In just a few moments, the murderous rush-hour onslaught in London killed scores of people, injured hundreds of others and paralyzed one of the world's preeminent financial centers.

"I think that had to be part of their thinking — to not only kill a lot of people but to damage the whole system," said Darel Paul, professor of political economy at Williams College in Massachusetts, who recently returned from four months of teaching in London.

"Their goal is mainly political, but there are economic ramifications — and they are intended."

Terror — and the fear of terror — is a drag on the economy in a number of ways. Lives, incomes and property are lost. Security becomes a necessary, but unproductive, cost. Travel looks less attractive. Uncertainty chills spending. Risk hangs over every investment.

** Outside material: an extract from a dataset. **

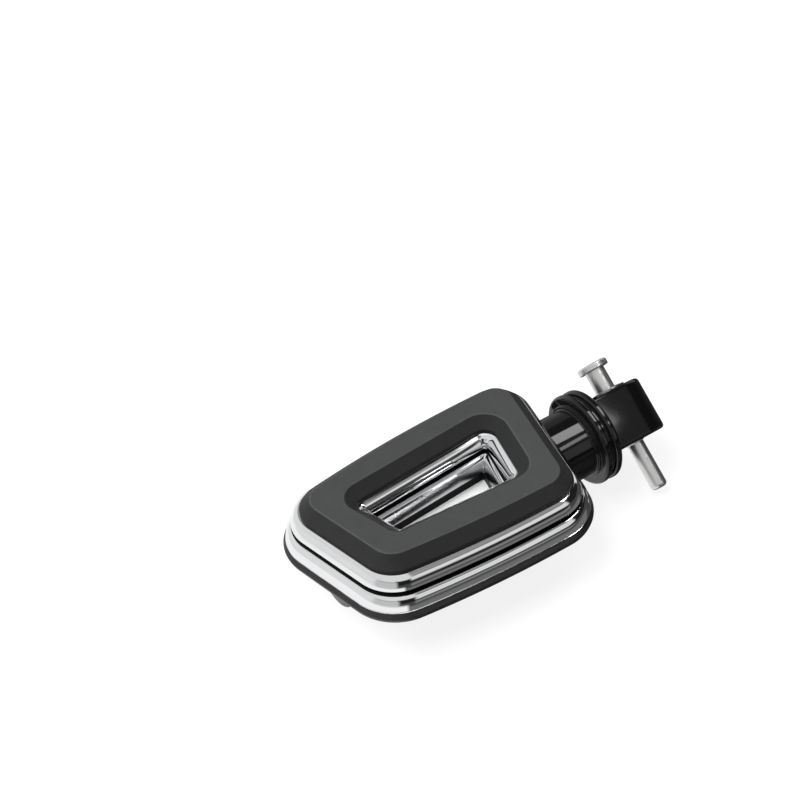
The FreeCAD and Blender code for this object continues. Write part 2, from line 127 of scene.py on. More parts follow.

Thursday's bombing did have immediate economic effects that were predictable: Bond prices climbed, interest rates dipped, the price of gold rose briefly, the value of the dollar declined and stock markets dropped.

Yet by day's end, the U.S. stock market was back on positive turf.

Markets do typically return to their previous patterns after dramatic and tragic events send them into a tailspin. Thursday's rapid recovery seemed a sign that market professionals have grown ever more accustomed to shocks and are ruthlessly quick in returning to normal trading.

Longer-term economic impact is hard to judge — and may even be hard to see afterward.

For example, the Sept. 11, 2001, attacks on the United States virtually froze consumer spending for a month, but it surged a month later. The economy, which had been in recession since March, was growing again in November.

Still, total losses from the destruction of the World Trade Center buildings ran to a staggering $83 billion, including tens of thousands of lost jobs, according to the U.S. Government Accountability Office.

Worry hung over consumer and business decisions for many months, dampening that recovery, said economist Campbell Harvey of Duke University, who regularly surveys business attitudes.

"Among the U.S. firms we asked recently, 35 percent said the threat of terrorism was affecting their bottom line," he said.

The bloodshed in London will seem more distant to Americans than the events of Sept. 11. Consumers will not likely return to their cocoons, but the bombings will bring terror back into their minds, Harvey said.

"I don't think it has moved attitude significantly," he said. "What I am worried about are ripple effects. If something happens here now, I think it would be devastating."

Even without another attack on U.S. soil, worry about terror makes international capital move more sluggishly, according to a recently released paper by Harvard economist Alberto Abadie and Javier Gardeazabal of the University of the Basque Country in Spain.

One strong signal about expectations for the global economy came in the sliding price of oil. After weeks of concern that production would not stay ahead of global needs, traders were betting that growth would slow, dampening demand for crude oil.

After hitting a record high Wednesday, oil fell nearly $2 a barrel before closing down 55 cents to $60.73.

That sentiment might change if there is more attention paid to some news that was lost in the fury of concern about the London bombings.

According to the Financial Times, senior Saudi Arabian officials had quietly informed their U.S. and European counterparts that the Organization of Petroleum Exporting Counties was approaching a time when it will not be able to meet demand for oil.

Saudi Arabia was the birthplace of Osama bin Laden and was the original focus of al-Qaida's demand for U.S. troop withdrawal.

But those demands now include other states, such as Iraq and Afghanistan. And the al-Qaida strategy has both geopolitical and economic implications.

Since the 2001 hijackings in the United States, large-scale attacks have come against Australian tourists in Bali, commuters in Madrid, Spain, and now transit riders in London.

If, as many believe, the London attackers are linked to al-Qaida, they are hoping to split the United States from its allies, while dividing Europe, said Adam Posen, senior fellow at the International Institute for Economics in Washington.

"If there are divisions in the continental alliance, it means less-smart economic policies and fewer countries in the euro zone," he said. "That will be a drag on U.S. growth and a drag on world growth."

With every attack, the pall of uncertainty thickens over all economic decisions, said economist Kashif S. Mansori of Colby College in Maine.

And that is a key part of terror's intent, he said.

"It's very hard to measure, but I think it is very real. It's about confidence and making the future seem less certain. If the terrorists can do that, it's a successful attack," Mansori said.

In economic terms, the London attacks were in some ways far different from those of 9/11.

Still, the parallel between New York and London is clear, Mansori said. "If you think of it, the target was really the same as on Sept. 11 — finance and tourism," he said.